Après les félicitations, la critique est tombée, implacable. C’est bien ce que vous faites, mais cela devrait relever du rôle de l’État ! Les actions à caractère humanitaire d’ONG seraient-elle antinomiques avec ce que font ou devraient faire les États ? Pourtant, elles mettent en évidence que la solidarité existe et c’est tant mieux. Et sont révélatrices des capacités de résilience des Africains et d’une société civile qui se bat sur le terrain pour faire changer les choses. C’est cette même société civile qui, en RD Congo notamment, se démène pour imposer les droits humains, la bonne gouvernance à tous les niveaux et la démocratie.
La multiculturalité pour changer le regard
Vers la fin, l’invitation d’un eurodéputé à être concret et pragmatique et à proposer une stratégie qui aboutisse à un développement durable, a permis au débat de sortir de certains clichés et de certaines impasses. Pour parvenir à cet objectif, le député préconise de mettre en avant la « multiculturalité ». Laquelle peut apporter une réponse positive en permettant de considérer un même phénomène à travers différentes approches. « La multiculturalité peut rapprocher les peuples. Les relations entre les peuples sont plus structurelles que celles entre les gouvernements, qui, eux changent », a martelé l’euro-député. Une remarque qui doit interpeler les Européens. Exit le regard braqué sur le nombril et les injonctions. Place aux relations d’égalité et à un changement de regard.
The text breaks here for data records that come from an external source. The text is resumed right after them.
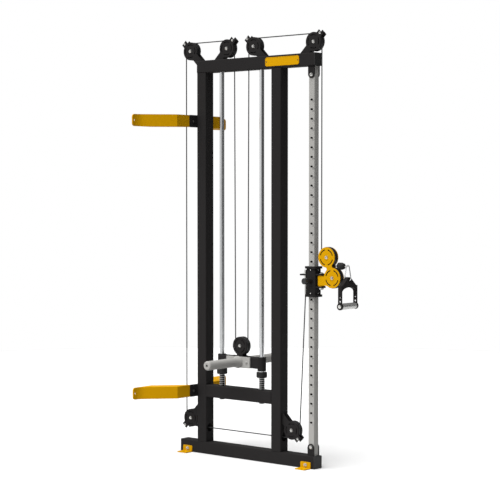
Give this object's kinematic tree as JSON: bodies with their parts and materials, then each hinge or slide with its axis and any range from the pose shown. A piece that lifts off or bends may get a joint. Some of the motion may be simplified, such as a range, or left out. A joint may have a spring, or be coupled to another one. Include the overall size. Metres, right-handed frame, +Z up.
{
  "type": "wall pulley column",
  "caption": "Plate-loaded cable column: a steel frame with a weight carriage on guide rods and a height-adjustable swivel pulley with a stirrup handle.",
  "frame": {"origin": "on the floor under the middle of the bay between the two uprights, at the middle of the frame tubes depth", "axes": "+X along the base and top beams towards the adjustment column, +Y to the rear, +Z up"},
  "size_m": [1.1987, 0.776, 2.3078],
  "materials": {
    "black_paint": "textured black powder coat",
    "black_satin": "satin black",
    "black_plastic": "matt moulded plastic",
    "knob_plastic": "moulded knob on a steel pin",
    "yellow_paint": "satin yellow powder coat",
    "yellow_plate": "smooth yellow enamel, bare",
    "silver_paint": "fine silver-grey powder coat",
    "polished_steel": "polished",
    "zinc_steel": "bright zinc",
    "spring_steel": "drawn wire",
    "coated_cable": "grey-black plastic coat over steel strand",
    "wheel_plastic": "black nylon with a steel bearing",
    "rubber": "moulded rubber",
    "white_nylon": "natural nylon"
  },
  "bodies": {
    "frame": {"base_beam": "black_paint", "left_upright": "black_paint", "right_upright": "black_paint", "low_crossbeam": "black_paint", "top_beam": "black_paint", "beam_end_caps": "black_plastic", "floor_brackets": "yellow_paint", "adjustment_column": "silver_paint", "column_lugs": "black_paint", "guide_rods": "polished_steel", "rack_tabs": "black_paint", "upper_rack_arms": "yellow_paint", "lower_rack_arms": "yellow_paint", "frame_bolts": "zinc_steel", "name_plate": "yellow_plate", "top_pulley_brackets": "black_paint", "bottom_pulley_brackets": "black_paint", "pulley_bolts": "zinc_steel", "frame_cable": "coated_cable", "lift_cables": "coated_cable", "column_cable_upper": "coated_cable", "column_cable_lower": "coated_cable", "buffer_spring_left": "spring_steel", "buffer_spring_right": "spring_steel"},
    "top_pulley_1": {"top_wheel_1": "wheel_plastic"},
    "top_pulley_2": {"top_wheel_2": "wheel_plastic"},
    "top_pulley_3": {"top_wheel_3": "wheel_plastic"},
    "top_pulley_4": {"top_wheel_4": "wheel_plastic"},
    "low_pulley_left": {"bottom_wheel_left": "wheel_plastic"},
    "low_pulley_right": {"bottom_wheel_right": "wheel_plastic"},
    "carriage": {"carriage_crossbar": "black_paint", "guide_sleeves": "black_paint", "guide_bushes": "polished_steel", "front_plate_horn": "silver_paint", "rear_plate_horn": "silver_paint", "carriage_bolts": "zinc_steel", "carriage_pulley_bracket": "black_paint", "carriage_cable": "coated_cable"},
    "carriage_pulley": {"carriage_wheel": "wheel_plastic"},
    "pad_left": {"buffer_pad_left": "rubber"},
    "pad_right": {"buffer_pad_right": "rubber"},
    "trolley": {"trolley_housing": "black_satin", "trolley_liners": "white_nylon", "trolley_screws": "zinc_steel", "cable_anchor": "zinc_steel", "swivel_pin": "zinc_steel"},
    "locking_pin": {"lock_pin": "knob_plastic"},
    "block": {"swivel_block": "yellow_paint", "block_bolts": "zinc_steel", "block_cable": "coated_cable"},
    "block_pulley_upper": {"block_wheel_upper": "wheel_plastic"},
    "block_pulley_lower": {"block_wheel_lower": "wheel_plastic"},
    "cable_end": {"cable_stopper": "rubber", "cable_eye": "zinc_steel"},
    "hook": {"carabiner": "polished_steel"},
    "hook_gate": {"carabiner_gate": "polished_steel"},
    "handle": {"handle_frame": "black_satin", "handle_axle": "zinc_steel"},
    "grip": {"handle_grip": "polished_steel"}
  },
  "joints": [
    {"name": "carriage_slide", "type": "slide", "parent": "frame", "child": "carriage", "axis": [0, 0, 1], "range_m": [0, 1.4], "deforming": ["lift_cables"]},
    {"name": "trolley_slide", "type": "slide", "parent": "frame", "child": "trolley", "axis": [0, 0, 1], "range_m": [-0.7, 0.95], "deforming": ["column_cable_upper", "column_cable_lower"]},
    {"name": "lock_pin_slide", "type": "slide", "parent": "trolley", "child": "locking_pin", "axis": [0, 1, 0], "range_m": [0, 0.008]},
    {"name": "block_swivel", "type": "hinge", "parent": "trolley", "child": "block", "pos_m": [0.549, 0, 0.995], "axis": [0, 0, 1], "range_deg": [-80, 80]},
    {"name": "top_pulley_1_spin", "type": "hinge", "parent": "frame", "child": "top_pulley_1", "pos_m": [-0.363, 0, 2.247], "axis": [0, 1, 0], "continuous": true},
    {"name": "top_pulley_2_spin", "type": "hinge", "parent": "frame", "child": "top_pulley_2", "pos_m": [-0.0955, 0, 2.247], "axis": [0, 1, 0], "continuous": true},
    {"name": "top_pulley_3_spin", "type": "hinge", "parent": "frame", "child": "top_pulley_3", "pos_m": [0.0955, 0, 2.247], "axis": [0, 1, 0], "continuous": true},
    {"name": "top_pulley_4_spin", "type": "hinge", "parent": "frame", "child": "top_pulley_4", "pos_m": [0.505, 0, 2.247], "axis": [0, 1, 0], "continuous": true},
    {"name": "low_pulley_left_spin", "type": "hinge", "parent": "frame", "child": "low_pulley_left", "pos_m": [-0.363, 0, 0.189], "axis": [0, 1, 0], "continuous": true},
    {"name": "low_pulley_right_spin", "type": "hinge", "parent": "frame", "child": "low_pulley_right", "pos_m": [0.361, 0, 0.189], "axis": [0, 1, 0], "continuous": true},
    {"name": "carriage_pulley_spin", "type": "hinge", "parent": "carriage", "child": "carriage_pulley", "pos_m": [0, 0, 0.6185], "axis": [0, 1, 0], "continuous": true},
    {"name": "block_pulley_upper_spin", "type": "hinge", "parent": "block", "child": "block_pulley_upper", "pos_m": [0.593, 0, 1.11934], "axis": [0, 1, 0], "continuous": true},
    {"name": "block_pulley_lower_spin", "type": "hinge", "parent": "block", "child": "block_pulley_lower", "pos_m": [0.62979, 0, 1.0125], "axis": [0, 1, 0], "continuous": true},
    {"name": "pad_left_press", "type": "slide", "parent": "frame", "child": "pad_left", "axis": [0, 0, 1], "range_m": [-0.02, 0], "stiffness_N_per_m": 4000, "springref_m": 0.015, "deforming": ["buffer_spring_left"]},
    {"name": "pad_right_press", "type": "slide", "parent": "frame", "child": "pad_right", "axis": [0, 0, 1], "range_m": [-0.02, 0], "stiffness_N_per_m": 4000, "springref_m": 0.015, "deforming": ["buffer_spring_right"]},
    {"name": "handle_pull", "type": "slide", "parent": "block", "child": "cable_end", "axis": [1, 0, 0], "range_m": [0, 2.8]},
    {"name": "carabiner_swing", "type": "hinge", "parent": "cable_end", "child": "hook", "pos_m": [0.71979, 0, 1.07534], "axis": [0, 1, 0], "range_deg": [-95, 6]},
    {"name": "gate_open", "type": "hinge", "parent": "hook", "child": "hook_gate", "pos_m": [0.73738, 0, 1.02377], "axis": [0, 1, 0], "range_deg": [-18, 0], "stiffness_Nm_per_rad": 0.05, "springref_deg": 11.46},
    {"name": "handle_swing", "type": "hinge", "parent": "hook", "child": "handle", "pos_m": [0.71979, 0, 1.00214], "axis": [1, 0, 0], "range_deg": [-60, 60]},
    {"name": "grip_spin", "type": "hinge", "parent": "handle", "child": "grip", "pos_m": [0.71979, 0, 0.86994], "axis": [0, 1, 0], "continuous": true}
  ],
  "couplings": [
    {"joint": "handle_pull", "follows": "carriage_slide", "ratio": 2},
    {"joint": "top_pulley_3_spin", "follows": "carriage_slide", "rad_per_m": 45.455},
    {"joint": "top_pulley_4_spin", "follows": "carriage_slide", "rad_per_m": 45.455},
    {"joint": "carriage_pulley_spin", "follows": "carriage_slide", "rad_per_m": -22.727},
    {"joint": "block_pulley_upper_spin", "follows": "carriage_slide", "rad_per_m": -45.455},
    {"joint": "top_pulley_1_spin", "follows": "trolley_slide", "rad_per_m": -22.727},
    {"joint": "top_pulley_2_spin", "follows": "trolley_slide", "rad_per_m": -22.727},
    {"joint": "low_pulley_left_spin", "follows": "trolley_slide", "rad_per_m": -22.727},
    {"joint": "low_pulley_right_spin", "follows": "trolley_slide", "rad_per_m": -22.727}
  ]
}
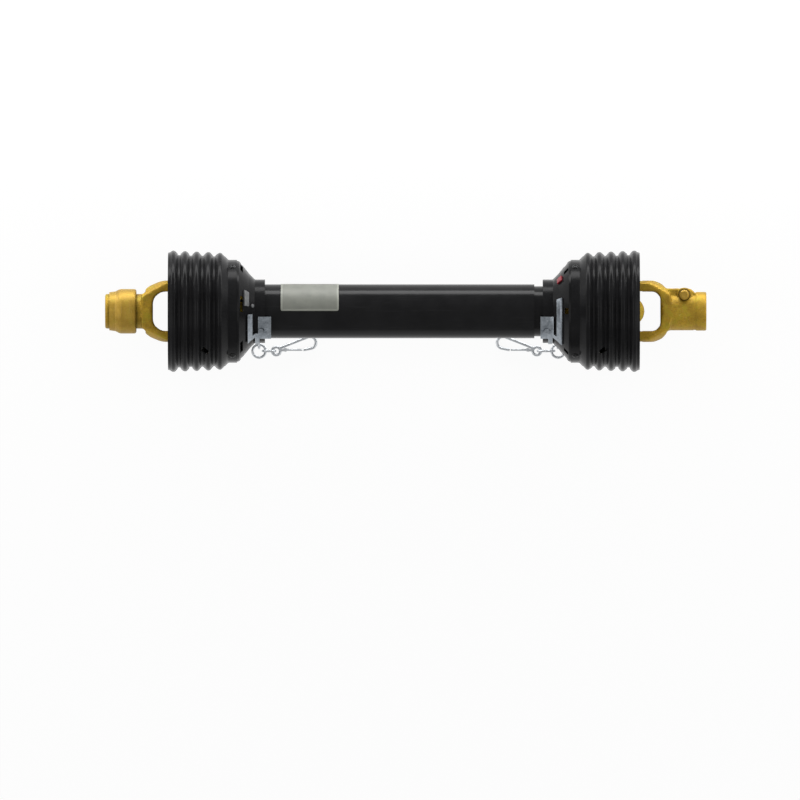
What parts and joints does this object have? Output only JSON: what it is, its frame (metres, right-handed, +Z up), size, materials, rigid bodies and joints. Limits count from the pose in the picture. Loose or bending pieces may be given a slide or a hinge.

À en juger par la faiblesse de quelques arguments développés, certains relevant du « y’a qu’à, faut qu’on », d’autres aux accents populistes et d’autres encore se limitant à des affirmations au détriment des démonstrations, avec faits, chiffres et analyse à l’appui, mais aussi en tenant compte de la pertinence de certains points de vue avancés, en particulier sur les relations entre les peuples, cette émission aura permis de remettre les pendules à zéro et d’ouvrir de nouvelles pistes de réflexion. De toute évidence, la relation de l’Europe avec Afrique et son regard sur le continent africain doivent changer.